Fitzroy Gardens master plan implementation
Water security, climate change, the need to upgrade visitor facilities and the management of heritage-listed features are some of the issues on which the community was asked to comment during a 2010 consultation process to consider future options for Fitzroy Gardens.
The Fitzroy Gardens are Melbourne’s premier gardens. The gardens’ renowned historic icons include significant elm avenues, the Conservatory, Cooks’ Cottage, the scarred tree, rotunda and band pavilion. Other highlights include the famous River God fountain, the Rill and Fern Gully, and the childhood treasures of the Tudor Village and Fairies’ tree.
Since the last master plan was developed in 1996, new issues have arisen for the gardens, as well as opportunities to create additional parkland.
Options for change were outlined in the Fitzroy Gardens master plan review discussion paper with final directions considered by Council’s Future Melbourne in February 2011. Council endorsed the master plan (PDF, 10.6MB).
The confirmed master plan changes include:
- installation of an underground stormwater collection tank
- demolition of surplus depot infrastructure and consolidation of the garden depot to the western side
- modification to the curtilege of Cook’s Cottage, including removal of the current ticket booth, removal of the millrace and change in location of the fence at the east end of the cottage garden
- construction of a visitor centre and creation of new garden area on the Eastern side of the current depot area
- a new depot on the western side of the site.
Master plan implementation commenced in August 2011 with the demolition of the current depot and works to install the stormwater harvesting infrastructure. For the duration of the works, gardens depot staff will be temporarily located off site.

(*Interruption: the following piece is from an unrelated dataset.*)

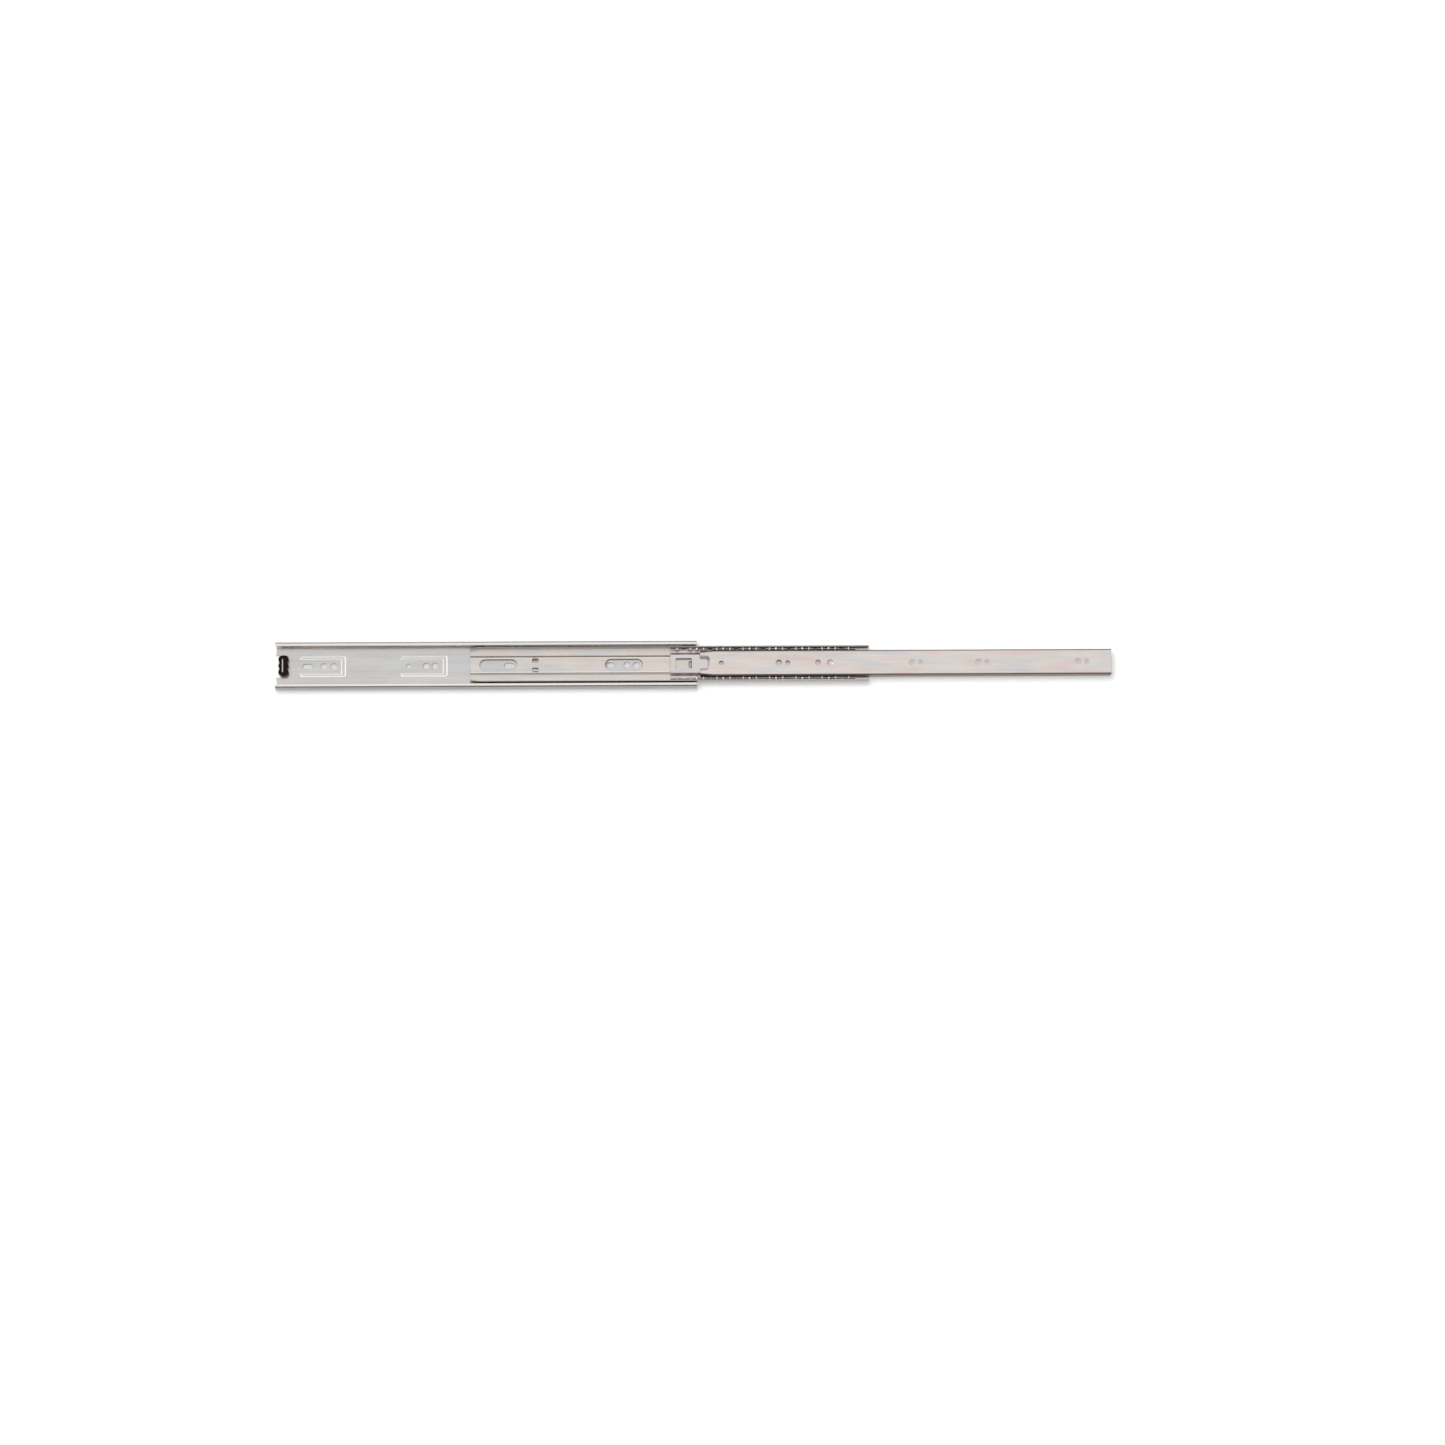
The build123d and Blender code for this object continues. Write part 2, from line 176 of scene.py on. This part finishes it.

The new garden area will include a biofiltration area to clean the stormwater, a continuation of the water course which runs through the centre of the Gardens, lawns, pathways and new plantings.
The stormwater harvesting project at Fitzroy Gardens will be one of the largest ever undertaken by the City of Melbourne and is part of a suite of initiatives undertaken in partnership with the Federal Government in East Melbourne. It will see recycled water replace over 121 million litres of potable water per year.
Visitor centre and new garden area
In August 2012, Council’s Future Melbourne Committee endorsed the final plans for the visitor centre and new garden area in Fitzroy Gardens which will be established on the east side of the site once the current works on the stormwater harvesting and re-use infrastructure is complete.
View plans for the new visitor centre and garden area:
New garden area
The new garden area is a continuation of the water “rill” which originally existed in the gardens, and will provide an informal pathway link into the rest of the Gardens. A new lawn will be created between the rill and the new visitor centre. The rill area will feature fern gully plants native to Victoria. Large canopy specimen trees will be planted in the lawn area and around the visitor centre.
The visitor centre will provide information, interpretive display material and act as a base for a range of programs and walks in Fitzroy Gardens. It includes a small café area. It has been designed to include a number of energy reduction features including a “green wall” of climbers on the west side to modify the micro-climate temperature levels in the visitor centre and a system for circulating natural air for cooling in the summer, which will reduce the need for air conditioning.
Treated stormwater from the tank under the new garden area will also be used in the public and staff toilets.
Construction of both the new depot on the west side of the site and the visitor centre commenced in January 2013 and is expected to be completed in mid-2014. Landscaping works for the new garden area will follow the completion of these facilities.